Use your imagination to expand on these exercises or to invent your own. The power you have now learned to know as your own can be called up whenever you need it. Let it inspire your creativity, strengthen you in your work, grow your garden, heal your sicknesses, awaken your heart. Call it into your hands when you touch another person, call it into your eyes and your breath, into your voices when you raise it to challenge domination. Call it into your circles.

And do not be afraid to let it go. Like all energy, the erotic power of polarity moves in cycles, it ebbs and flows. It is always available, yet after it comes to us it will always recede. The ebb is the time of quiet, of rest—the silence between pulses in the rhythm of the dance.

A fear runs like a thread through Western culture—from the Church Fathers through Freud—that sexuality, if unleashed from the control of the internalized authority, the self-hater, would run wild and destroy civilization. But sexuality has its own regulatory principle, its own rhythm of expression and containment, arousal and satiety. Knowing that rhythm, honoring it in our own flesh, in our hearts, we invoke the love Goddess, who beckons. The father God who commands fades away. The stories of estrangement lose their punch lines. In place of them we can create new myths with images that arise from another context. The work of myth-making; the work of creating new forms, new structures not based on hierarchy; the work of securing and defending our right to keep our bodies and sexuality free from restrictions and intrusions by the agents of authority; the work of encountering and transforming our inner structures; the work of love—connecting, knowing another intimately, equally, honestly—all these are linked. They are the same struggle. There can be no escape into a private world of love and romance; because no one can love freely in a society based on domination. Yet the public struggle against domination cannot be waged with joy and spirit unless we bring to it a sense of personal power, a strength based on the electric, erotic spark of the earth’s energy running freely through our bodies.

That spark can sustain our struggle until we can learn to meet as equals, free in our bodies and in our imaginations, until we learn to love, not reflections of ourselves that obscure each other, but one another’s true faces as we mirror each other’s passion and delight. Until we can become, in our lovemaking, oak trees whose branches intertwine, sequoias whose trunks slowly grow together, cats on the back fence, jaguars, tigers, jungle birds—until our teeth are wolves’ teeth and our tongues, like bear’s tongues, taste the honey of each other’s bodies—until our blood and our semen again become sacred substances of power that we use to consecrate our tools, our holy places, each other.

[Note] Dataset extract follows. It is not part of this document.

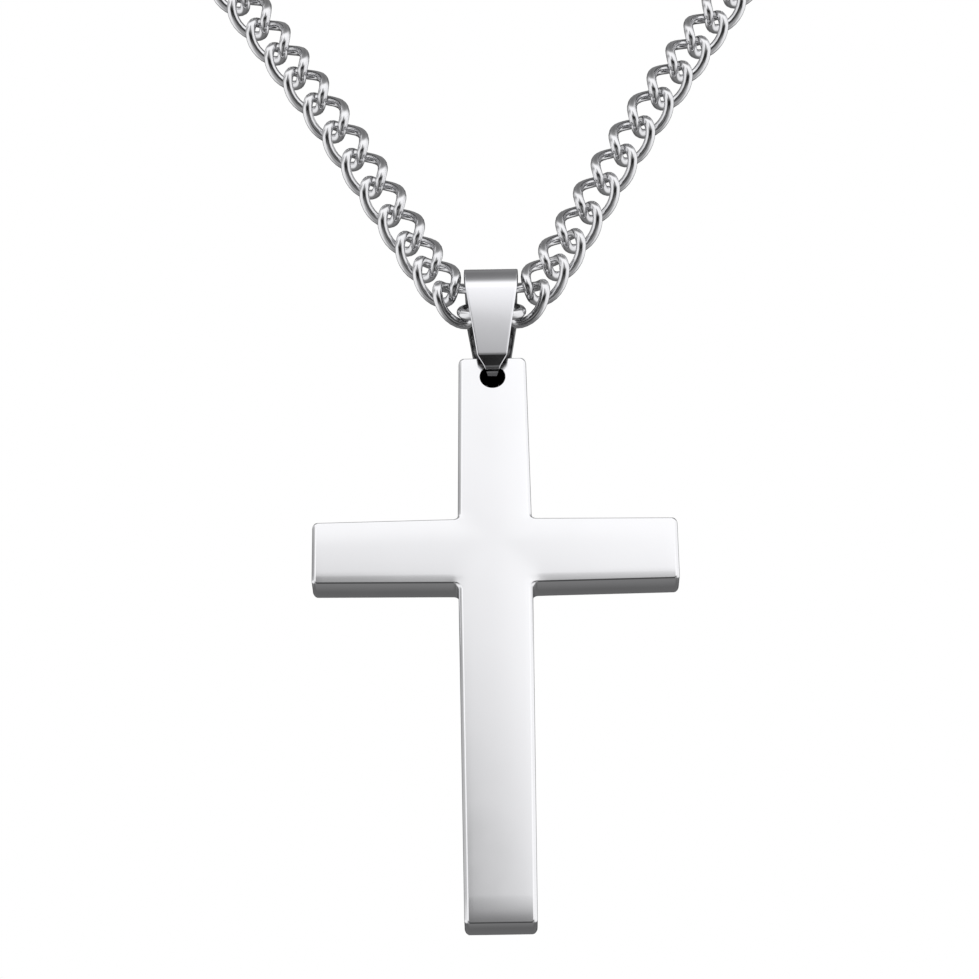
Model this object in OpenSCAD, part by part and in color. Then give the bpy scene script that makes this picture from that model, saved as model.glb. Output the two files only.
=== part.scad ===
// Cross pendant on a folded strap bail, hung on a twisted curb chain with a clasp.
// The frame: X to the wearer's left, -Y to the front, +Z up, origin at the nape of the neck.

/* [Cross] */
// Height of the cross
cross_h = 50; // [44:1:60]
// Width across the arms
cross_w = 29.6; // [24:0.2:34]
// Thickness of the plate
cross_t = 2.75; // [2:0.05:3]
// Width of the upright at its top end
upright_top_w = 5.6; // [5:0.1:7]
// Width of the upright where the arms cross it
upright_mid_w = 6.0; // [5:0.1:7.5]
// Width of the upright at its foot
upright_foot_w = 5.6; // [4.5:0.1:7]
// Height of an arm where it meets the upright
arm_root_h = 5.8; // [4.5:0.05:7]
// How much lower an arm is at its end than at its root
arm_taper = 0.3; // [0.1:0.05:0.6]
// Middle of the arms below the top
arm_drop = 18; // [14:0.5:22]
// Slanted edge round both faces
edge_bevel = 0.2; // [0.15:0.05:0.5]
// Radius of the four inner corners
inner_corner_r = 0.45; // [0.3:0.05:0.8]
// Radius of the outer corners
outer_corner_r = 0.4; // [0.35:0.05:0.6]
// Diameter of the hanging hole
hole_d = 2.1; // [2:0.05:2.4]
// Middle of the hole below the top
hole_drop = 1.8; // [1.7:0.05:2.1]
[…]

The rising of the erotic force is the rising of a great transforming power. When the erotic is strong, domination falls away, the pornographic must retreat, and authority can no longer maintain its hold. The story that follows is true. I present it as a parable:

THE WOMEN DANCE NAKED IN JAIL

The women arrested at the Diablo Canyon Nuclear Power Plant blockade are detained in an old gym at the California Men’s Colony, a prison. We are watched, day and night, by male as well as female guards. The guards sit in the corners, looking over the floor of wall-to-wall mats. The women must undress in front of male eyes. There are no screens, no doors to shut. Late at night guards walk up and down the rows, shining flashlights onto the faces and bodies of the women, who lie cold under the one blanket which has been provided. It is a situation of deliberate humiliation, a small, calculated harassment, part of the punishment inflicted by the state for challenging its authority with our women’s bodies.

Outside is a small exercise yard. The central California sun is hot. And we begin to take off our shirts to lie in the sun bare-breasted. Some of the women decide to wash their clothes; they wrap themselves in towels, or wear nothing. We feel good about our bodies; we enjoy looking at each other. In that setting of corrugated iron and concrete, we are soft and alive and beautiful.

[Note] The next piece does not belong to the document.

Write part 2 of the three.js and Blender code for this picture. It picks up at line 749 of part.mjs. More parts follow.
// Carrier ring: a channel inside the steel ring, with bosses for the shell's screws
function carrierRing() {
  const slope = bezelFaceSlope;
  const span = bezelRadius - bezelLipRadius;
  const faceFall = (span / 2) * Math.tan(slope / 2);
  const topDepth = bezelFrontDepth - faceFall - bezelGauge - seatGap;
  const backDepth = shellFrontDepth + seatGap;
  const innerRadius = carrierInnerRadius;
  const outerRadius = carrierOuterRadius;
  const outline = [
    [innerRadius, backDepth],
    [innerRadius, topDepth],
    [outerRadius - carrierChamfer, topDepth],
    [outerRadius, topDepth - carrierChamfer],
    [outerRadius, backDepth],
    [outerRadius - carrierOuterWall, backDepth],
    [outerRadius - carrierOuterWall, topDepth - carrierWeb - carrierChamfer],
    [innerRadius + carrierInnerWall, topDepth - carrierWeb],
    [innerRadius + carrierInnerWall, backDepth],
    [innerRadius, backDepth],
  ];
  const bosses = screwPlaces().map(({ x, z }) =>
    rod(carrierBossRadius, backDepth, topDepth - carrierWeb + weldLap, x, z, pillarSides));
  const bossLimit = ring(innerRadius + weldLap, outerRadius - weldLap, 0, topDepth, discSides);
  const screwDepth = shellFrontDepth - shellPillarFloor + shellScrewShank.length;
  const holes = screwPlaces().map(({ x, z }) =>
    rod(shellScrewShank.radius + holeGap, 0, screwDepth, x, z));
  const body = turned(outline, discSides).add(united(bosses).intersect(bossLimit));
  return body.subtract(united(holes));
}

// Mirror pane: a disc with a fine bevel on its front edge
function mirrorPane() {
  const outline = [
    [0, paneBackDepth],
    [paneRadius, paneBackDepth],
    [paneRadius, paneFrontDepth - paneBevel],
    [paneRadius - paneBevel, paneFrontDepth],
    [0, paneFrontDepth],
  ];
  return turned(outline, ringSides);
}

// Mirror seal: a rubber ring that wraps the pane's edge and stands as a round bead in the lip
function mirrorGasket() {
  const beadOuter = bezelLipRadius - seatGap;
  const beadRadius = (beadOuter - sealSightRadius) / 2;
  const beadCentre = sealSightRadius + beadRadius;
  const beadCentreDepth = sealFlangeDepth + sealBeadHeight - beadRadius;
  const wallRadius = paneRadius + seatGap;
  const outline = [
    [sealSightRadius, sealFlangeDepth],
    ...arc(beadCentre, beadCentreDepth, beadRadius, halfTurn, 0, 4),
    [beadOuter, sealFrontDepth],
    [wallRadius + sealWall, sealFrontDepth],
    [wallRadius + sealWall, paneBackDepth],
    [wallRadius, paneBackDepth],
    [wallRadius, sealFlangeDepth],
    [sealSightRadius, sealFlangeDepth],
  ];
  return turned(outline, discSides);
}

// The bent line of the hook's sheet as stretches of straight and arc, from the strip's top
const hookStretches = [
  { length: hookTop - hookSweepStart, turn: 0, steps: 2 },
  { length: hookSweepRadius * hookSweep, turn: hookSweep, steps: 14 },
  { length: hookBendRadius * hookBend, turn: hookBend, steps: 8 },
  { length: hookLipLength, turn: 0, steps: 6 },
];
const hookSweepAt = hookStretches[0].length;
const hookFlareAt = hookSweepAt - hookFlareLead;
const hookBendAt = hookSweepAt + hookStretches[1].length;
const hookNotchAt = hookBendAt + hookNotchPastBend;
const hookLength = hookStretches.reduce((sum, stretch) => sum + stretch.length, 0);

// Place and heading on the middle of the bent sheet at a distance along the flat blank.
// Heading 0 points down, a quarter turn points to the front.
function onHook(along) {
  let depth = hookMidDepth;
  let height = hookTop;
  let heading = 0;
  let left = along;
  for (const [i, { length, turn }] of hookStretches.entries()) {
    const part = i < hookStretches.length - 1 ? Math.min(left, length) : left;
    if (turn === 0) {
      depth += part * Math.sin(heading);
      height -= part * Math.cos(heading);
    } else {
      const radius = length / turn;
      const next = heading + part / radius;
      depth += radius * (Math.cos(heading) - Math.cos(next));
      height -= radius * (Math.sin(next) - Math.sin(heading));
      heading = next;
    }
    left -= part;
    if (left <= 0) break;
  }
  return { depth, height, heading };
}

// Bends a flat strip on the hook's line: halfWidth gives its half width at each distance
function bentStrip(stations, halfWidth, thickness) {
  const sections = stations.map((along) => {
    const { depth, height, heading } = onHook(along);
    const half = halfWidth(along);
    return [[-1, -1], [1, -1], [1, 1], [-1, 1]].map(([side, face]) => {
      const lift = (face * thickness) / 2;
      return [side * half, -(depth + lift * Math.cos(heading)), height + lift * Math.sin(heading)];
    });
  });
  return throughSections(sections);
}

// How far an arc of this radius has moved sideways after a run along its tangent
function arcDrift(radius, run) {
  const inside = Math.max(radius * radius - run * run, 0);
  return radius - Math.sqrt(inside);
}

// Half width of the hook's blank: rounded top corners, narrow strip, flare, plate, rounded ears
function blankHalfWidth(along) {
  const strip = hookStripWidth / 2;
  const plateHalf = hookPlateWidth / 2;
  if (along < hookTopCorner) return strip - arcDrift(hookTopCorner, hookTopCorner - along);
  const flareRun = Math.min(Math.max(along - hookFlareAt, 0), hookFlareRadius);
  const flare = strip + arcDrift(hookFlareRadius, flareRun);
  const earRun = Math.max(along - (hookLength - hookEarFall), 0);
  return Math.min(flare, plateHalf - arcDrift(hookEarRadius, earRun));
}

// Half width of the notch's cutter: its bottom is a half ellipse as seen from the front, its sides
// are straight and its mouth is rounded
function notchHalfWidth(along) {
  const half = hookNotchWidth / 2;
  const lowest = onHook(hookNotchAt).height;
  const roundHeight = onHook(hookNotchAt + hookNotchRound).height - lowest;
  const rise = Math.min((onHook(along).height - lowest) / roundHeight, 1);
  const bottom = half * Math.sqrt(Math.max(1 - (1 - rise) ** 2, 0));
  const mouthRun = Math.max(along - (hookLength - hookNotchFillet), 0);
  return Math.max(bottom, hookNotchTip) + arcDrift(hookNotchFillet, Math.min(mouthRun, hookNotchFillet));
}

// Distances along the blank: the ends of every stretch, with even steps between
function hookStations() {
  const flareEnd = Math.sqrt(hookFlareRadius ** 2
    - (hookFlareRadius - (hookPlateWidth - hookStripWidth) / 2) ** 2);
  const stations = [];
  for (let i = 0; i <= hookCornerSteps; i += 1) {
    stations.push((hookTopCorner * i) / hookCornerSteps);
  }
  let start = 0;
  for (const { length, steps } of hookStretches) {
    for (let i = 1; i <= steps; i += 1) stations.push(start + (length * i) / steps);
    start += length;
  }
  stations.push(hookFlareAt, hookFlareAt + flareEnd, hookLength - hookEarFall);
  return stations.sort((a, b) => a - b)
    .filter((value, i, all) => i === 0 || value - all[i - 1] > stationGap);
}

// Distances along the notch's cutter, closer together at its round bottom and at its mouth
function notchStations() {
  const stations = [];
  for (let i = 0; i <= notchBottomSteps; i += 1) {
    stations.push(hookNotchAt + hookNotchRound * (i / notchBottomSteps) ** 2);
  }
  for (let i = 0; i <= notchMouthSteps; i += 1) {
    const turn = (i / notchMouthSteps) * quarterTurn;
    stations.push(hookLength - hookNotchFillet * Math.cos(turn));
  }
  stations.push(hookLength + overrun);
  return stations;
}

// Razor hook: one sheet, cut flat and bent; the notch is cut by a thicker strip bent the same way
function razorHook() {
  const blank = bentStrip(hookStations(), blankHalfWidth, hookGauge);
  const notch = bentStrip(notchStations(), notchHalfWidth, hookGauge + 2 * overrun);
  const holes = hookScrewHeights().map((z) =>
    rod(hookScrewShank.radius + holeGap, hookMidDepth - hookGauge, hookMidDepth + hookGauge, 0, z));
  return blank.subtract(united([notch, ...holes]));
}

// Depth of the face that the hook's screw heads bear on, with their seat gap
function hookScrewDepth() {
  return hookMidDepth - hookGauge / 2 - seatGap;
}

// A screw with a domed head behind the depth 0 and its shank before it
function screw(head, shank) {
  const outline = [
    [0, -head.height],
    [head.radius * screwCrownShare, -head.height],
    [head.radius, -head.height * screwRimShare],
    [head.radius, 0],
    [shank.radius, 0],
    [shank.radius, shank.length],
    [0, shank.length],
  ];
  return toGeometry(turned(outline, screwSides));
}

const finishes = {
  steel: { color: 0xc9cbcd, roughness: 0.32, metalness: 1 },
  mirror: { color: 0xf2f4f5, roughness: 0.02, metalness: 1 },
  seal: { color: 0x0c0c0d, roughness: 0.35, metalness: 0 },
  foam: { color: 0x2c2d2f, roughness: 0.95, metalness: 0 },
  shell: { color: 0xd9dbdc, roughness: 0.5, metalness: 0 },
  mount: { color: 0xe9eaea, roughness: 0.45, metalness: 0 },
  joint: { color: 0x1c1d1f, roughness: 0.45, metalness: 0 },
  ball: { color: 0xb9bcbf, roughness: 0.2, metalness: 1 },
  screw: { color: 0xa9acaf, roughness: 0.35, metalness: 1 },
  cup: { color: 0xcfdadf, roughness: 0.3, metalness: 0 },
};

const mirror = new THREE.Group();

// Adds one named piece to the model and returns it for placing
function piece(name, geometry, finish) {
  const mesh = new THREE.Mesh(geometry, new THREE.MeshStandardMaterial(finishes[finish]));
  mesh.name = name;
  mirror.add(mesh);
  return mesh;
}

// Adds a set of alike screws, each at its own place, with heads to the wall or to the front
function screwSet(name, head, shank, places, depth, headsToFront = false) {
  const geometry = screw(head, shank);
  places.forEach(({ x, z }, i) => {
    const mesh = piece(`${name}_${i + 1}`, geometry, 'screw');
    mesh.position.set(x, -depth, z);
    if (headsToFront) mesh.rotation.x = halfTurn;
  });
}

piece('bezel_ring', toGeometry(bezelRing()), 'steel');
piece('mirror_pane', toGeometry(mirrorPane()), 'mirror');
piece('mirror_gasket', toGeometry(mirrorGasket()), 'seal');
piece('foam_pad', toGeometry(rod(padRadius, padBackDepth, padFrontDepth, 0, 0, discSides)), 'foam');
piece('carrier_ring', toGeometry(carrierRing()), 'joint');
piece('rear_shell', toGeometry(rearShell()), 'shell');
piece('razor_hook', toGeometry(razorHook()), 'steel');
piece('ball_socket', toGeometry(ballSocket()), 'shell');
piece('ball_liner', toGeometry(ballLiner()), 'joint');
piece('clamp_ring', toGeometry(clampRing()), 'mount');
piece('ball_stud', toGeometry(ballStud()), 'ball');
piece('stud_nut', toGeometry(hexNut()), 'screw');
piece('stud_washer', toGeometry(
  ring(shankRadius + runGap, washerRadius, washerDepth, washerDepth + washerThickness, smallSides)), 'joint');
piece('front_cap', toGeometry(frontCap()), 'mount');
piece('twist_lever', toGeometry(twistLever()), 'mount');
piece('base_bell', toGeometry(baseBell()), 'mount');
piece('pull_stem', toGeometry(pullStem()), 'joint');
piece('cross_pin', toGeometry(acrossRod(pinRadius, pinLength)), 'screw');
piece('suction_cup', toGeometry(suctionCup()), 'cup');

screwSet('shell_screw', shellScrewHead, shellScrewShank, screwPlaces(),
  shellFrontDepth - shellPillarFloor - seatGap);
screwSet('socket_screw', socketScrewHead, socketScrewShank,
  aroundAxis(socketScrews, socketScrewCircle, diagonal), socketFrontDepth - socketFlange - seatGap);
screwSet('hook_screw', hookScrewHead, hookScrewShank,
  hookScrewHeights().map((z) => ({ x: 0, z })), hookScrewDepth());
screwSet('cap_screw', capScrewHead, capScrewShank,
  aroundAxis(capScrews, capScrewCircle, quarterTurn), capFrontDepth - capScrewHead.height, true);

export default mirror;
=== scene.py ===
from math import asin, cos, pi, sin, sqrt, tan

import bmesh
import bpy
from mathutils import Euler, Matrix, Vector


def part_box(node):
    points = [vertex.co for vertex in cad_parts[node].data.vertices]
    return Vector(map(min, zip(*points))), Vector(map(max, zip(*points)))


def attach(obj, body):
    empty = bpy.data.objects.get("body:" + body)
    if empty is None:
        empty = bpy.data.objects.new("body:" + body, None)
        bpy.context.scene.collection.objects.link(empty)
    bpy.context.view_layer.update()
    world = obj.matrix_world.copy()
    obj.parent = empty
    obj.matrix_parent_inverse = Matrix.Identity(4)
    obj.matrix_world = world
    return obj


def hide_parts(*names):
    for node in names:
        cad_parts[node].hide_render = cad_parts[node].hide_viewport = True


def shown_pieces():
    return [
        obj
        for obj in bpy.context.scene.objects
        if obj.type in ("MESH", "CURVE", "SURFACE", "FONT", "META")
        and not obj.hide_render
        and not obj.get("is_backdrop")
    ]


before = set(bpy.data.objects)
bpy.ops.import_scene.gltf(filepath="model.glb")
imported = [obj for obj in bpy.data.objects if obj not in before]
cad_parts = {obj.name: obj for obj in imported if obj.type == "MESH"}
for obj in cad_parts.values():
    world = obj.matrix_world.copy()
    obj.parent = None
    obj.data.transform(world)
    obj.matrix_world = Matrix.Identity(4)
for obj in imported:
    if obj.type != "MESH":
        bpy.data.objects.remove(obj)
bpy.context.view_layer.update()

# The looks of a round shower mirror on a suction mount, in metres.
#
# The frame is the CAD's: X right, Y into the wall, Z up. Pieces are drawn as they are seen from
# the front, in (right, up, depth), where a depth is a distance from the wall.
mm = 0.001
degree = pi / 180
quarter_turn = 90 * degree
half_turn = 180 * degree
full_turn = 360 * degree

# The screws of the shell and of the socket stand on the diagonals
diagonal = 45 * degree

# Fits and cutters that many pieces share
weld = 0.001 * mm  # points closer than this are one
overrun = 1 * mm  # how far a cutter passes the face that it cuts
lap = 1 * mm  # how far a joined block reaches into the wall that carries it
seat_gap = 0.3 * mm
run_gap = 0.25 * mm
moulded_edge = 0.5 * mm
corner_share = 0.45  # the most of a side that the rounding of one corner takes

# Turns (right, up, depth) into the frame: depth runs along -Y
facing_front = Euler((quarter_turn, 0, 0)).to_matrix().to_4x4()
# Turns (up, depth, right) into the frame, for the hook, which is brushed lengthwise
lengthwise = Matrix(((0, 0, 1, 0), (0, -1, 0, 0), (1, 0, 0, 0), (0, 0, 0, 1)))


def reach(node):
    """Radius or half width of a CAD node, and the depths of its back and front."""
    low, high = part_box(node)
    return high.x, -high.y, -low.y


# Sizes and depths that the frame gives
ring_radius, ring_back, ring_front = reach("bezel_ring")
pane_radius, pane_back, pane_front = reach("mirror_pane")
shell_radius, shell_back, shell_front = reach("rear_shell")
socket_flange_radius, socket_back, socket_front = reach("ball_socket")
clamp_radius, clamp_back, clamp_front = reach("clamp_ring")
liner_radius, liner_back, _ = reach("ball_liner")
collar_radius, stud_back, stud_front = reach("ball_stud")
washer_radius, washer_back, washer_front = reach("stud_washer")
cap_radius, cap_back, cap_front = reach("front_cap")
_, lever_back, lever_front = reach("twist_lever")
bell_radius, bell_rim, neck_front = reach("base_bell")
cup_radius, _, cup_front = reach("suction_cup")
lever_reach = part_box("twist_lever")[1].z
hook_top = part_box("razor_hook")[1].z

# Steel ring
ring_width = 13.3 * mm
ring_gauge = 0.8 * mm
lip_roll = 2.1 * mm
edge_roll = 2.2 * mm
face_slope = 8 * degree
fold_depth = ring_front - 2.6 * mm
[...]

“I never knew how many shapes and sizes women come in,” says a friend, whose life has not previously allowed her to hang out in the company of two hundred naked women. “And we’re all beautiful. Look at that woman there. She’s like a sculpture—like a Venus of Willendorf, a Goddess.”

We are all the Goddess in her multitude of forms: an Aphrodite, an Artemis, a Maiden, a Mother, a Crone. We are all Persephone, dragged into the underworld by the authorities of patriarchy. But our living bodies transform hell. The situation is pornography brought to life, a constant humiliation that enacts a classic sadomasochistic guard/prisoner fantasy. Yet it is transformed by the presence of the erotic. We are connected with each other, and in our love for each other there is no footing for shame.

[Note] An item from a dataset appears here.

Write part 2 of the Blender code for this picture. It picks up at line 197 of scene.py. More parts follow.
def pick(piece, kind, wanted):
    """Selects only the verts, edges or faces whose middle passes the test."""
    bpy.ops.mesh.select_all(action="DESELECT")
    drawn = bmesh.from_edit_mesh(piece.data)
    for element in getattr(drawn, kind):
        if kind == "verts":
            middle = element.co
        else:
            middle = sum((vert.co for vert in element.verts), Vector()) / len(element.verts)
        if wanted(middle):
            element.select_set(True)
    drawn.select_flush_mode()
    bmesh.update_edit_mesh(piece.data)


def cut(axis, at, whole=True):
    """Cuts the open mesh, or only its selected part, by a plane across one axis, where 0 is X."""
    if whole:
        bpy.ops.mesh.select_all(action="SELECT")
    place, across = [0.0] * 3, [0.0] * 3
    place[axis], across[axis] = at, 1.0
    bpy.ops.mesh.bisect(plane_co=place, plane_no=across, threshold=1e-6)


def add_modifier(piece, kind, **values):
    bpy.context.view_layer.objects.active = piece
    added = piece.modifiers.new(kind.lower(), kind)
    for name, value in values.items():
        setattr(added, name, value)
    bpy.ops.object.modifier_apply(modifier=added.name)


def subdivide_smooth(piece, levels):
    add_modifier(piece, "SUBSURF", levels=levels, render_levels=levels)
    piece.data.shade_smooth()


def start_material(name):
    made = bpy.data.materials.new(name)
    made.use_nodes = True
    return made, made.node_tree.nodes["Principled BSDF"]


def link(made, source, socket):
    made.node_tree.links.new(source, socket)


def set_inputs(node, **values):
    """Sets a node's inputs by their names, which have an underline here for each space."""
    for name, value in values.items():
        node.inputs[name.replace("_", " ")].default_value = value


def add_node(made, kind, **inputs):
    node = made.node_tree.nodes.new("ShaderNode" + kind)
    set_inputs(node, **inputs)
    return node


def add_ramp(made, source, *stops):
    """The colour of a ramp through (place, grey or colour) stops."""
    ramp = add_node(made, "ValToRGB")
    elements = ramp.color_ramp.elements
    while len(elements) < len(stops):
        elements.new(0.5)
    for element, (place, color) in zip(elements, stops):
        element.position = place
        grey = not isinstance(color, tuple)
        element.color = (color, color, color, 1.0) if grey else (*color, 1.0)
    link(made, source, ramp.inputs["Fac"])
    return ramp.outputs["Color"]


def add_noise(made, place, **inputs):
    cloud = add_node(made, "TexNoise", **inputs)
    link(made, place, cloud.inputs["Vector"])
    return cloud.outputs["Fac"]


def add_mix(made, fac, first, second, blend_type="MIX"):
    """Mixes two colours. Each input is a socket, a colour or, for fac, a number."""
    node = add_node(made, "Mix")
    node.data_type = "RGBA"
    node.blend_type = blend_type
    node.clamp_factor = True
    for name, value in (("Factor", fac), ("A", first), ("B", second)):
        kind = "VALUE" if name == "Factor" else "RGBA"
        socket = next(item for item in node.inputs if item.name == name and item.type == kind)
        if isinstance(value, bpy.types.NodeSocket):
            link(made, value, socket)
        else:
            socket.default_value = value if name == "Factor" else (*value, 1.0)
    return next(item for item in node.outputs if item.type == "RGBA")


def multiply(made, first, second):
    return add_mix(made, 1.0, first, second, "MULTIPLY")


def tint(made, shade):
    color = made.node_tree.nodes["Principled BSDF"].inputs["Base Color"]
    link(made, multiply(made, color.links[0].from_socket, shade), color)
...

It is the guards who must adjust to us. Some are embarrassed; some delighted. Some deliberately feed us false information; some are genuinely friendly. They have no vested interest in the nuclear power plant. They have been transferred from San Quentin and Soledad prisons; for them, this is a paid holiday. No one has asked them whether men should guard women, whether we should be given extra blankets, hot food, or toothbrushes. Most of the women are white and middle-class; the guards are working-class, black, Latino. They have come to this particular job because it was the best of the choices their lives presented to them; as we have come to the blockade for the same reason. In that sense, none of us is free. None of us has the power, except as we demand it and take it, to determine what choices we are offered.

The women discuss the issue of bare breasts. Some feel it undermines the seriousness of our action, that it will look bad to the media. But we choose not to impose a restriction on each other.

At night we dance naked in jail. One woman plays the single guitar they have allowed in. We beat on tin cans; the corrugated iron walls become a drum. We clap our hands; we sing “Jailhouse Rock.” We paint tuxedos on our bodies and make corsages out of waste paper. We pretend we are having a prom. The music rises and the rhythm rises; we sweat together, the room is filled with the odor of two hundred women. And we dance, knowing that we are allowed this as a privilege, as so much of what has been good in our lives is a privilege; knowing that women who are in jail alone, who are not white, who do not have a movement and a legal team behind them, whose stories are not of interest to the newspapers, cannot dance, cannot go naked, may be raped and brutalized—not smiled at—by the guards.

Yet we dance, because this is, after all, what we are fighting for: this life, these bodies, breasts, wombs, this smell of flesh; this joy; this freedom—that it continue, that it prevail.